Называя кого-то вандалом, мы чаще всего подразумеваем, что им движет лишь слепой гнев или варварская страсть к разрушению, что он не понимает красоты и величия тех вещей, которые уничтожает. В этом слове сквозит презрение, но часто и страх перед вандалом. Нередко его действия оцениваются как иррациональные или лишенные смысла. Такое тоже бывает (когда человек что-то крушит в припадке безумия или в тяжелом опьянении), но обычно выбор, что сломать, разбить или изуродовать, все же чем-то мотивирован. Если мы считаем статую очередного вождя, которую разбили протестующие, символом угнетения и уродливым истуканом, не имеющим никакой эстетической ценности, то вряд ли назовем тех, кто его сокрушил, вандалами. У этого слова исключительно негативные ассоциации, а нам не захочется их осуждать[27]. Вандалами именуют не только людей, которые атакуют статуи и картины, но и тех, кто, к примеру, вырезает свои имена на колоннах античного храма или ломает двери вагонов в метро. В этом смысле поле значений «вандализма» шире, чем у «иконоборчества», и не ограничено атакой на изображения.

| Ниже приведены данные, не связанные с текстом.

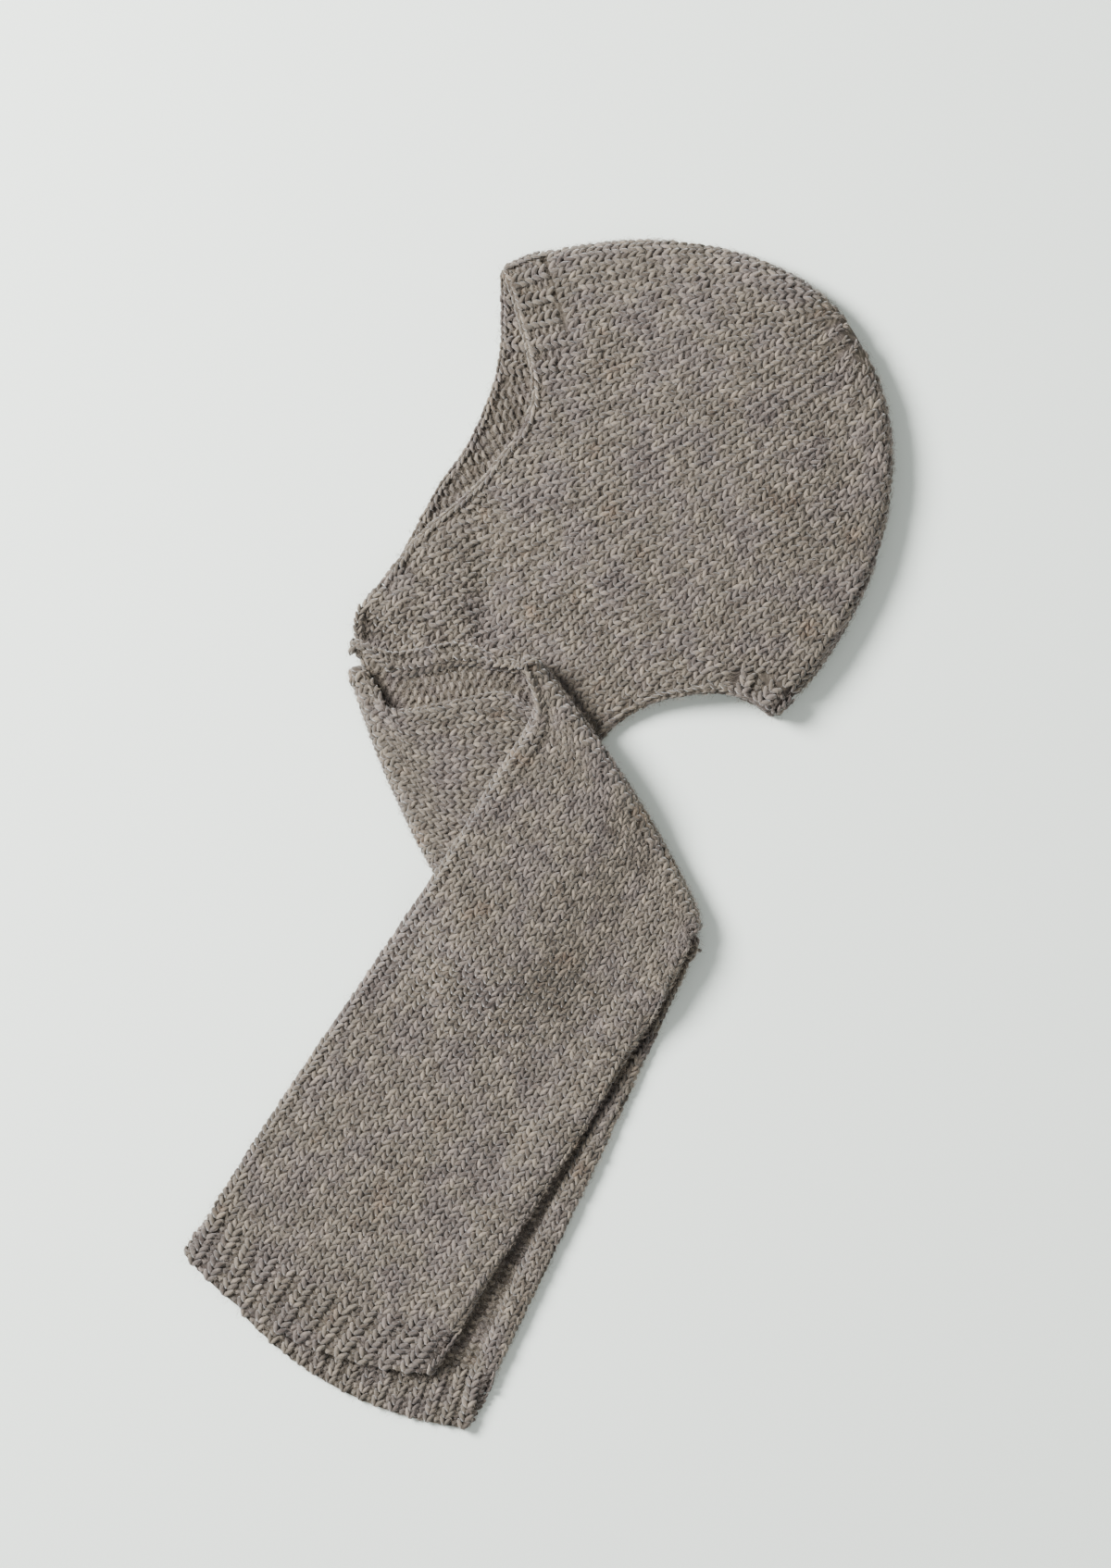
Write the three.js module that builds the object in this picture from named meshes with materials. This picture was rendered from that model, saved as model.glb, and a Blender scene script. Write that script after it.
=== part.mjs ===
import * as THREE from 'three';

// A knitted hood with two long scarf tails, lying on its side on a table.
// The hood is one bag of knit, flattened so that its left side lies on its right side.
// Both tails run down from its neck, fold over to the right, then fold back down to the left.
// Millimetres, +Z up, +Y from the hems towards the crown. The origin is under the middle.

// Knit
const KNIT_WALL = 3.2;
const LAYER_GAP = 0.9; // clear height between two layers that lie on each other
const JOIN_GAP = 0.3; // clear width where two pieces meet edge to edge
const ROLL_WIDTH = 12; // a selvedge that has curled up on itself
const ROLL_HEIGHT = 6.6;

// Hood
const HOOD_WIDTH = 191; // forehead corner to the back of the head
const HOOD_HEIGHT = 233; // nape corner to the top of the head
const HOOD_AIR = 10.4; // clear height inside the lying hood
const HOOD_PUFF = 3; // how much the upper side domes above its rim
const PUFF_REACH = 55;
const NECK_CLEAR = 2; // flat neck that shows beyond the folded tails
const NECK_RISE = 58; // the length over which the neck opens to the hood's full height
const FOREHEAD_RIB = 19;
const NAPE_RIB = 13;
const RIB_PITCH = 10.8;
const RIB_RELIEF = 0.9;

// Tails
const TAIL_WIDTH = 132;
const TAIL_LENGTH = 450; // neck line to hem, as each tail lies
const HEM_LENGTH = 27;
const DRAPE_REACH = 48; // the length over which a tail comes down from the stack
const DRAPE_EASE = 10; // how much further the top layer takes to come down
const NECK_LEDGE = 11; // flat width beyond the neck's edge before a tail comes down there
const LIFT_REACH = 16; // how far a curled edge lifts the knit beside it
const NECK_SWELL = 5; // the soft rise of the neck in front of the first fold
const SWELL_ACROSS = 0.1; // where it is highest, as a share of the neck line
const SWELL_REACH = 40;
const POCKET_SWELL = 4; // how far the first fold stands open at its front edge
const POCKET_REACH = 30;

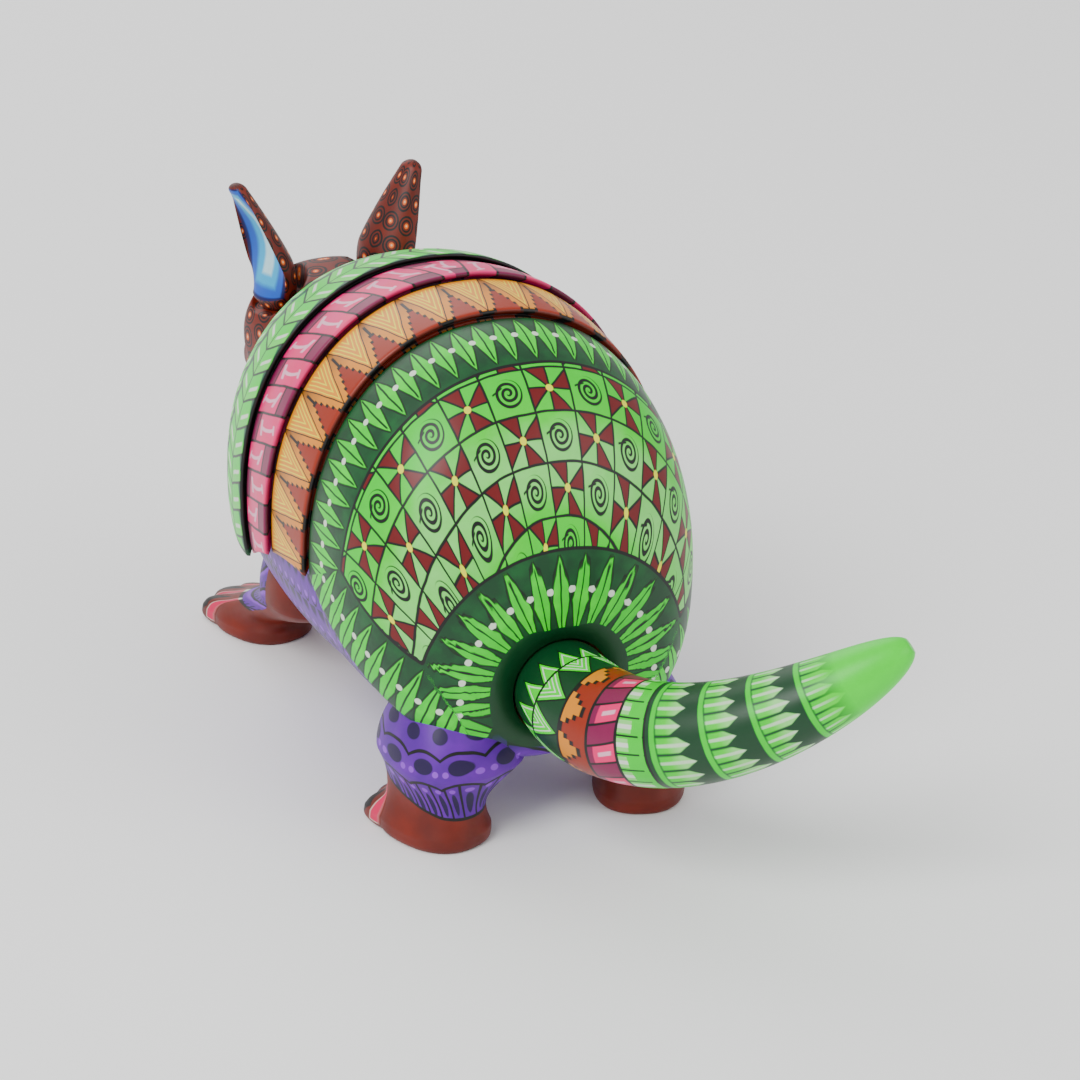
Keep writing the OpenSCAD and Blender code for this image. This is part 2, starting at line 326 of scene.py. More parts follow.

Швейцарский историк Дарио Гамбони соединил эти термины в названии своей книги «Уничтожение искусства. Иконоборчество и вандализм со времен Французской революции до наших дней»[28]. Само слово «уничтожение» (destruction) говорит о факте утраты и о том, что она была сопряжена с насилием. Оно точно описывает одни практики, но обходит другие. Важно помнить о том, что опасные или ненавистные образы часто не исчезают бесследно. Их различным образом «обезвреживают», калечат или переделывают во что-то новое.